Who is Giorgio de Chirico?
The Surrealist Who Rejected Surrealism
Giorgio de Chirico was an Italian artist. His most well-known works often feature Roman arcades, long shadows, and illogical perspective. Often referred to as the “godfather” of surrealism, Giorgio de Chirico is known for his brooding, dreamlike cityscapes, which evoke a sense of nostalgia and mystery in his work. His paintings were unlike anything people had seen in Europe during the early 20th century. Themes of emptiness, loneliness, and estrangement sharply contrasted the bright, lively work of the Cubists and Futurists at the time.
Ironically, Chirico denounced modern art and was highly critical of the surrealist movement. By the 1920s, he reverted to traditional painting techniques of the baroque and neoclassical eras. Today, early work from his “metaphysical period” sells best, with auction prices in the millions. Most recently, Ariadne’s Afternoon sold for $15.8 million, breaking his previous record of $14.1 million for Il Ristorante. Lesser-known sculptures, paintings, and drawings typically sell anywhere from $30,000 to $400,000.
|Born||July 10, 1888,|
|Died||November 20, 1978|
The Young Scholar
Born in Volo, Greece to Italian parents, Giorgio de Chirico was interested in ancient mythology, philosophy, and art history from a young age. Chirico spent much of his youth in Greece and Italy, where he grew fond of Roman architecture. His parents encouraged his love of art, and he studied painting at Athens Polytechnic and later at the Academy of Fine Arts in Munich.

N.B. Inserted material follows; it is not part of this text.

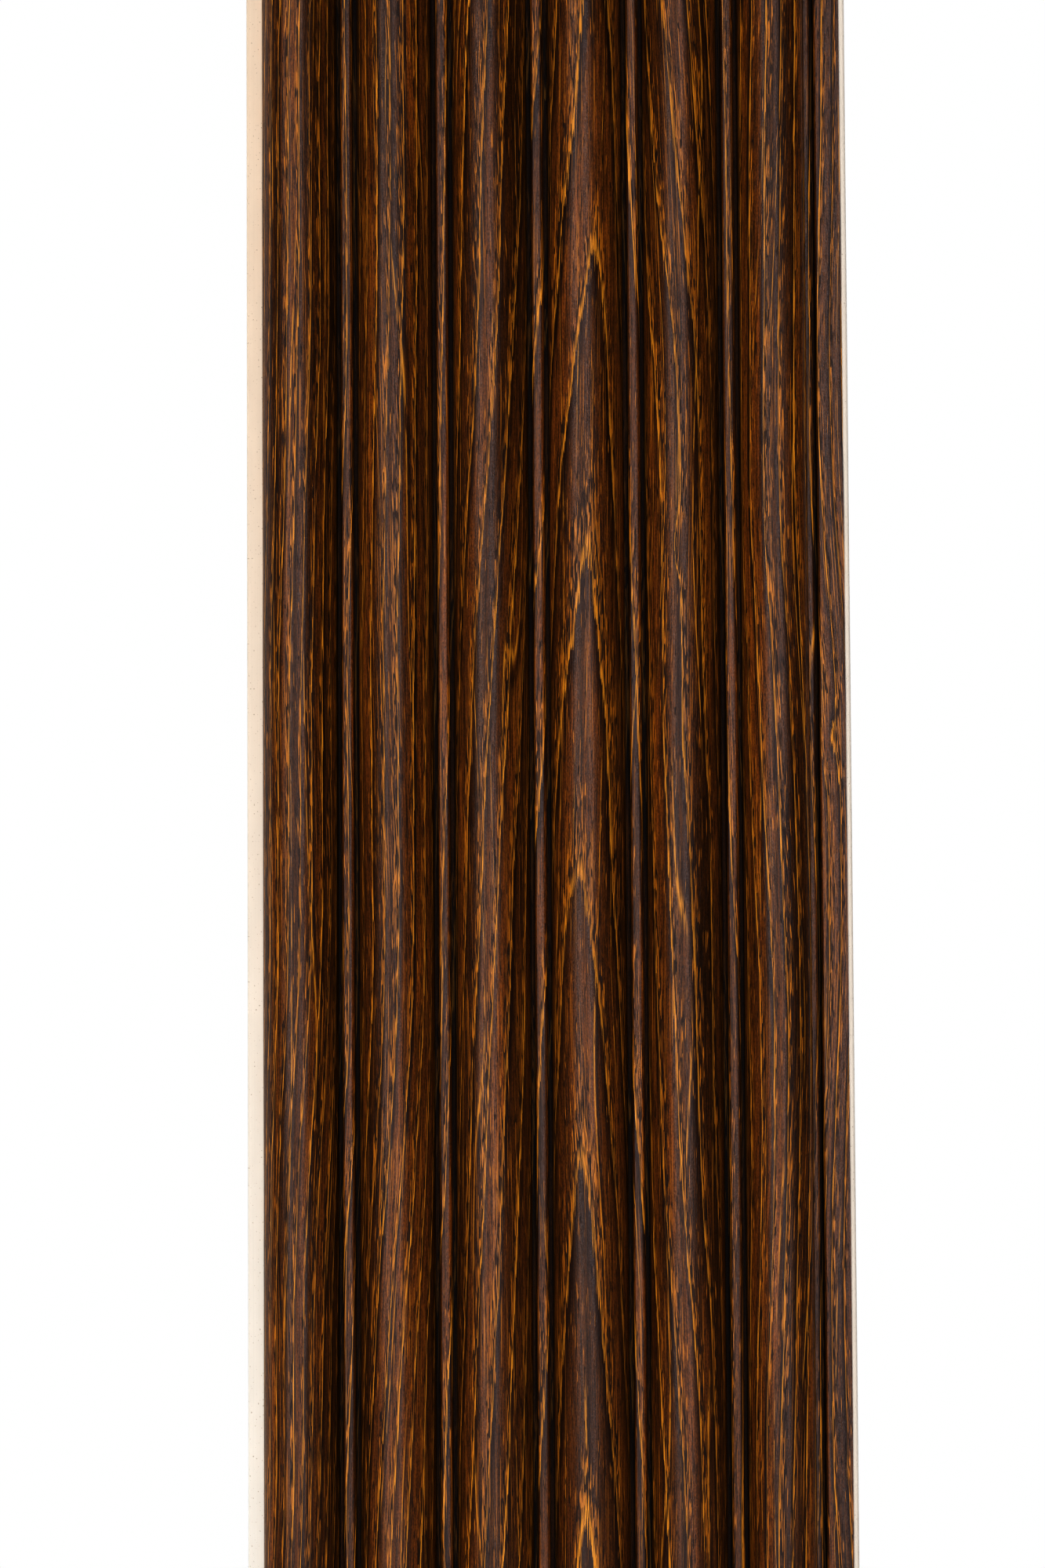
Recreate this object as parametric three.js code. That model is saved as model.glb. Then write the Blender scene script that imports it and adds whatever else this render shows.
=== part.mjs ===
// A length of fluted wall panel: six half-round reeds with narrow flat beads between them, run out of one
// foamed plastic section and faced with a thin wood-grain film. A bare tongue runs along the left edge and
// a flat lip along the right one, which laps over the tongue of the next panel.
//
// Millimetres. +Z runs up the panel's length, +X across it from the tongue to the lip, and the face looks
// along -Y. The back lies in the plane y = 0, and the origin is in the middle of the back.
import * as THREE from "three";

// Length and flutes
const PANEL_LENGTH = 340;
const REED_COUNT = 6;
const REED_WIDTH = 15.7;
const REED_HEIGHT = 7.4;
const REED_WALL = 1.4;
const BEAD_WIDTH = 2.6;
const BEAD_HEIGHT = 3.8;
const BEAD_CORNER = 0.7;
const GROOVE_WIDTH = 0.85;
const FLOOR_THICKNESS = 3.2;

// The small ledge that stands at the foot of the last reed, inside the line where the others end
const LEDGE_SETBACK = 1.85;
const LEDGE_WIDTH = 1.3;
const LEDGE_HEIGHT = 4.8;
const LEDGE_CORNER = 0.4;
const LEDGE_SHOULDER = 0.8;

// Tongue on the left edge, and the lip that laps over the next panel's tongue
const TONGUE_REACH = 3.4;
const TONGUE_STEP = 0.2;
const TONGUE_CORNER = 0.4;
const TONGUE_END_GAP = 0.8;
const TONGUE_FACE_GAP = 0.4;
const LIP_ROOT = 2.4;
const LIP_CORNER = 0.5;

// Film over the face, trimmed just above the tongue and a little short of the lip's outer edge
const FILM_THICKNESS = 0.3;
const FILM_FOOT = 0.1;
const FILM_MARGIN = 1.1;

// Shallow channels for glue along the back, an even number so that the middle of the back stays flat
const CHANNEL_COUNT = 6;
const CHANNEL_WIDTH = 6;
const CHANNEL_DEPTH = 0.8;

// Straight steps that a half-round reed and a rounded corner are drawn with
const REED_STEPS = 28;
const CORNER_STEPS = 4;

// Worked out from the sizes above. Across the panel they are counted from the foot of the first reed.
const pitch = REED_WIDTH + BEAD_WIDTH + 2 * GROOVE_WIDTH;
const lastReedFoot = (REED_COUNT - 1) * pitch + REED_WIDTH;
const tongueThickness = FLOOR_THICKNESS - TONGUE_STEP;
const rebateWidth = TONGUE_REACH + TONGUE_END_GAP;
const rebateHeight = tongueThickness + TONGUE_FACE_GAP;
const ledgeFoot = lastReedFoot - LEDGE_SETBACK + LEDGE_WIDTH;
const lipStart = ledgeFoot + GROOVE_WIDTH;
const lipEnd = lipStart + LIP_ROOT + rebateWidth;
const filmStart = tongueThickness + FILM_FOOT;
const filmEnd = lipEnd - FILM_MARGIN;
const middle = (lipEnd - TONGUE_REACH) / 2;

// A point of the cross-section: how far across from the foot of the first reed, and how far off the back.
function at(across, height) {
  return new THREE.Vector2(across - middle, -height);
}

// An outside corner at (across, height), rounded by an arc. side is -1 where the outline comes up a left
// wall into it, and 1 where it turns down a right wall.
function roundedCorner(across, height, radius, side) {
  if (radius <= 0) {
    return [at(across, height)];
  }
  const points = [];
  for (let step = 0; step <= CORNER_STEPS; step += 1) {
    const share = step / CORNER_STEPS;
    const turn = (Math.PI / 2) * (side < 0 ? 1 - share : share);
    const x = across - side * radius * (1 - Math.sin(turn));
    const y = height - radius * (1 - Math.cos(turn));
    points.push(at(x, y));
  }
  return points;
}

// A flat-topped strip that stands on the groove floor: up its left wall, over its top, down its right wall.
function strip(left, right, floor, rise, corner) {
  const radius = Math.min(corner, (right - left) / 2, rise);
  return [
    at(left, floor),
    ...roundedCorner(left, floor + rise, radius, -1),
    ...roundedCorner(right, floor + rise, radius, 1),
    at(right, floor),
  ];
}

// How high a reed stands above the groove floor at `inside` its foot: an upright wall, then a half-round.
function reedRise(inside, halfWidth) {
  return REED_WALL + REED_HEIGHT * Math.sin(Math.acos(1 - inside / halfWidth));
}

// The half-round of a reed, from the top of its left wall over the crown to `cut` short of its right wall.
function reed(left, right, floor, cut) {
  const centre = (left + right) / 2;
  const halfWidth = (right - left) / 2;
  const spring = floor + REED_WALL;
  const lastTurn = Math.PI - Math.acos(1 - cut / halfWidth);
  const points = [];
  for (let step = 0; step <= REED_STEPS; step += 1) {
    const turn = (lastTurn * step) / REED_STEPS;
    points.push(at(centre - halfWidth * Math.cos(turn), spring + REED_HEIGHT * Math.sin(turn)));
  }
  return points;
}

// The foot of the last reed: its flank turns over a soft shoulder into an upright wall, down to the ledge.
function ledge(left, right, floor, corner) {
  const halfWidth = (right - left) / 2;
  const wall = right - LEDGE_SETBACK;
  const ledgeTop = floor + LEDGE_HEIGHT;
  const flankHeight = floor + reedRise(LEDGE_SETBACK + LEDGE_SHOULDER, halfWidth);
  const edgeHeight = floor + reedRise(LEDGE_SETBACK, halfWidth);
  const drop = Math.min(LEDGE_SHOULDER, (edgeHeight - ledgeTop) / 2);
  const shoulder = new THREE.QuadraticBezierCurve(
    at(wall - LEDGE_SHOULDER, flankHeight),
    at(wall, edgeHeight),
    at(wall, edgeHeight - drop),
  );
  const radius = Math.min(corner, LEDGE_WIDTH, LEDGE_HEIGHT);
  return [
    ...shoulder.getPoints(CORNER_STEPS).slice(1),
    at(wall, ledgeTop),
    ...roundedCorner(wall + LEDGE_WIDTH, ledgeTop, radius, 1),
    at(wall + LEDGE_WIDTH, floor),
  ];
}

// The face from the first reed's foot to the end of the film, set back into the material by `inset`.
// The film lies between the face with no inset and the face set back by its thickness.
function face(inset) {
  const floor = FLOOR_THICKNESS - inset;
  const points = [];
  for (let i = 0; i < REED_COUNT; i += 1) {
    const left = i * pitch + inset;
    const right = i * pitch + REED_WIDTH - inset;
    if (i > 0) {
      points.push(at(left, floor));
    }
    if (i < REED_COUNT - 1) {
      const beadLeft = i * pitch + REED_WIDTH + GROOVE_WIDTH;
      points.push(...reed(left, right, floor, 0));
      points.push(at(right, floor));
      points.push(
        ...strip(beadLeft + inset, beadLeft + BEAD_WIDTH - inset, floor, BEAD_HEIGHT, BEAD_CORNER - inset),
      );
    } else {
      points.push(...reed(left, right, floor, LEDGE_SETBACK + LEDGE_SHOULDER));
      points.push(...ledge(left, right, floor, LEDGE_CORNER - inset));
    }
  }
  const lipTop = floor + BEAD_HEIGHT;
  points.push(at(lipStart + inset, floor));
  points.push(...roundedCorner(lipStart + inset, lipTop, BEAD_CORNER - inset, -1));
  points.push(at(filmEnd, lipTop));
  return points;
}

// The back from the rebate under the lip to the tongue, with its glue channels, drawn from right to left.
function back() {
  const left = -TONGUE_REACH;
  const right = lipEnd - rebateWidth;
  const cell = (right - left) / CHANNEL_COUNT;
  const points = [at(right, 0)];
  for (let i = CHANNEL_COUNT - 1; i >= 0; i -= 1) {
    const channelLeft = left + (i + 0.5) * cell - CHANNEL_WIDTH / 2;
    const channelRight = channelLeft + CHANNEL_WIDTH;
    points.push(at(channelRight, 0));
    points.push(at(channelRight, CHANNEL_DEPTH));
    points.push(at(channelLeft, CHANNEL_DEPTH));
    points.push(at(channelLeft, 0));
  }
  points.push(at(left, 0));
  return points;
}

// The foamed core: tongue, face under the film, bare edge of the lip, rebate and back.
function coreOutline() {
  const lipTop = FLOOR_THICKNESS - FILM_THICKNESS + BEAD_HEIGHT;
  return [
    ...roundedCorner(-TONGUE_REACH, tongueThickness, TONGUE_CORNER, -1),
    at(0, tongueThickness),
    at(0, filmStart),
    at(FILM_THICKNESS, filmStart),
    ...face(FILM_THICKNESS),
    ...roundedCorner(lipEnd, lipTop, LIP_CORNER, 1),
    at(lipEnd, rebateHeight),
    at(lipEnd - rebateWidth, rebateHeight),
    ...back(),
  ];
}

// The film: its outer face, and back along the face of the core.
function filmOutline() {
  const outer = [at(0, filmStart), ...face(0)];
  const inner = [at(FILM_THICKNESS, filmStart), ...face(FILM_THICKNESS)];
  return [...outer, ...inner.reverse()];
}

// A piece of the panel's full length, cut square at both ends.
function extruded(name, outline, material) {
  const shape = new THREE.Shape(outline);
  const geometry = new THREE.ExtrudeGeometry(shape, { depth: PANEL_LENGTH, bevelEnabled: false });
  geometry.translate(0, 0, -PANEL_LENGTH / 2);
  const mesh = new THREE.Mesh(geometry, material);
  mesh.name = name;
  return mesh;
}

const foam = new THREE.MeshStandardMaterial({ color: 0xeadcc4, roughness: 0.7, metalness: 0 });
const woodFilm = new THREE.MeshStandardMaterial({ color: 0x5a3420, roughness: 0.45, metalness: 0 });

const panel = new THREE.Group();
panel.add(extruded("core", coreOutline(), foam));
panel.add(extruded("wood_film", filmOutline(), woodFilm));

export default panel;
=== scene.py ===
# %% [markdown]
# Fluted wall panel, dressed over its construction model
#
# The real panel is one long strip of foamed plastic, pushed hot through a die that gives it six half-round
# reeds with a narrow bead between each two. A thin printed film with a dark wood grain is then rolled onto
# its face. The construction model already holds both pieces at their true size, so this script never guesses
# a dimension: it reads the section of each piece from that model and works outwards from there.

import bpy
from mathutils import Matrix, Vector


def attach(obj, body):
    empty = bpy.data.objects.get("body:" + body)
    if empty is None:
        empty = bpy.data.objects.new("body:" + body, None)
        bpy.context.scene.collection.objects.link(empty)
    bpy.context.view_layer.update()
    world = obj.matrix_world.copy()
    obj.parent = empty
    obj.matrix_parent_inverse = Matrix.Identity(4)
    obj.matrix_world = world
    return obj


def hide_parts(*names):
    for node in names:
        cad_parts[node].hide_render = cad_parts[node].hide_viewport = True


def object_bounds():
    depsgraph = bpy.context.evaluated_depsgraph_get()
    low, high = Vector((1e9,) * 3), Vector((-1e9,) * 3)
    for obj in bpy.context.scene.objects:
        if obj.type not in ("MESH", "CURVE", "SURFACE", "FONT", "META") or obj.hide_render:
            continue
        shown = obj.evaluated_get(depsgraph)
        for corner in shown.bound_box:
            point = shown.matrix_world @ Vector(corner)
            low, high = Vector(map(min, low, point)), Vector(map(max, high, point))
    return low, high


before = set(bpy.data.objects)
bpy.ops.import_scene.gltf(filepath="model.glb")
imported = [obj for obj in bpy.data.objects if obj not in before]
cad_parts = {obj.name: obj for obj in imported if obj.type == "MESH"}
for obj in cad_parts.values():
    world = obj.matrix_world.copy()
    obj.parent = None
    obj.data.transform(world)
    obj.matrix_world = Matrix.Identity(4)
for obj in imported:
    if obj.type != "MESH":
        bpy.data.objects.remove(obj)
cad_box = [list(corner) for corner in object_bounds()]
print("construction nodes:", sorted(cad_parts))
print("box in metres:", cad_box)

# %% Modules and the unit that the sizes are written in
import math
from collections import namedtuple

import bmesh
import bpy
from mathutils import Matrix, Vector

MM = 0.001
scene = bpy.context.scene
length = cad_box[1][2] - cad_box[0][2]
print("panel length:", round(length / MM, 1), "mm")

# %% [markdown]
# The camera
#
# The picture is an upright one, taken nearly square on to the face with a long lens. The camera stands a
# little below the middle of the panel and looks up by three degrees, so that the sides spread slightly
# towards the bottom. The sensor's width is laid along the long side of the picture, as Blender does by
# itself for an upright format.

# %% Camera at the viewing angle of the photograph
CAMERA_PLACE = Vector((-5.48, -775.73, -41.25)) * MM
CAMERA_PITCH = math.radians(3.074)
CAMERA_ROLL = math.radians(-0.303)
CAMERA_LENS = 85


def make_camera(place, pitch, roll, lens):
    """A camera that looks along +Y, tipped up by pitch and rolled about its own axis."""
    forward = Vector((0, math.cos(pitch), math.sin(pitch)))
    level_right = Vector((1, 0, 0))
    level_up = level_right.cross(forward)
    right = math.cos(roll) * level_right + math.sin(roll) * level_up
    up = math.cos(roll) * level_up - math.sin(roll) * level_right
    turn = Matrix((right, up, -forward)).transposed().to_4x4()
    data = bpy.data.cameras.new("camera")
    data.lens = lens
    data.clip_start = 10 * MM
    data.clip_end = 20
    camera = bpy.data.objects.new("camera", data)
    camera.matrix_world = Matrix.Translation(place) @ turn
    scene.collection.objects.link(camera)
    scene.camera = camera
    return camera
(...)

Chirico Artistic Style and Career
Chirico is most known for founding the metaphysical art movement. Metaphysical painting blends everyday reality with fantasy and seeks to portray the world within the mind. Defined by drastic perspectives, deep shadows, and cascading architecture, Chirico’s style explored feelings of estrangement and nostalgia that were otherwise hard to convey.
Chirico’s metaphysical period lasted a decade from 1909-1919 and heavily influenced surrealists at the time. He was inspired by the Italian piazzas, archways, and Roman architecture he was surrounded by from a young age and turned these cityscapes into new, dreamlike environments. However, instead of painting a bustling town square, Chirico’s piazzas were empty and filled with illogical perspectives. When looking at his paintings, the viewer almost feels claustrophobic due to the towering, sharp buildings enveloping the space.
Chirico was also greatly influenced by philosophers Arthur Schopenhauer and Friedrich Nietzsche, who brought forth modern intellectual ways of thinking. He successfully turned their philosophies into visual representations by tapping into the strange unknown.
Early exhibitions by the artist were primarily held in France, where he spent a great deal of time and caught the eye of Picasso. Between 1912-1914 he exhibited work at the annual Salon D’Automne and Salon des Indépendants, two massive art exhibitions in Paris. There, Chirico received praise from art critics and Chirico was fond of the French people who understood “what is refined, strange, and outside the ordinary.”
Despite his success, Chirico’s metaphysical period was relatively short-lived. He ultimately turned against modern art and the surrealists who once championed his work. As a jab towards collectors, he actually started copying his artwork and calling them “true fakes.” In his mind, he was the owner of their intellectual property, therefore, he could make as many copies as he wanted. One could argue that creating replicas of his work lessened their value, but it actually made his work more intriguing with the controversy it caused. For the remainder of his life, he returned to more traditional painting techniques, inspired by the old masters like Raphael and Signorelli.
The Song of Love (1915), oil on canvas
This painting features three very distinct objects: a classical bust, a rubber glove pinned to a wall, and a green sphere. The juxtaposition of the items invokes puzzling curiosity–what is the meaning behind it all, and why are the objects larger than life? The hanging rubber glove is thought to symbolize the absence of humanity and life, while the bust ties back to Chirico’s love of ancient mythology. The piece has Chirico’s signature metaphysical style, such as the light and dark contrast and towering architecture.
The Disquieting Muses (1916, 1917, or 1918), oil on canvas
Painted in Ferrara, Italy during WWI, Disquieting Muses features the Castello Estense, a medieval Italian fortress, in the background with three distinct “muses” in the foreground. These muses are abstract versions of classical statues and their placement creates a dramatic depth within the painting. The painting would later inspire a poem by Sylvia Plath of the same name.
Ariadne’s Afternoon (1913), oil on canvas
This was the most expensive piece of Chirico sold at auction, which had a final price of $15.8 million. It is one of eight pieces in the series featuring a reclining Ariadne statue in different versions of an Italian piazza. Chirico was heavily influenced by classical mythology from a young age, and images of Ariadne showed up in his work throughout his entire career.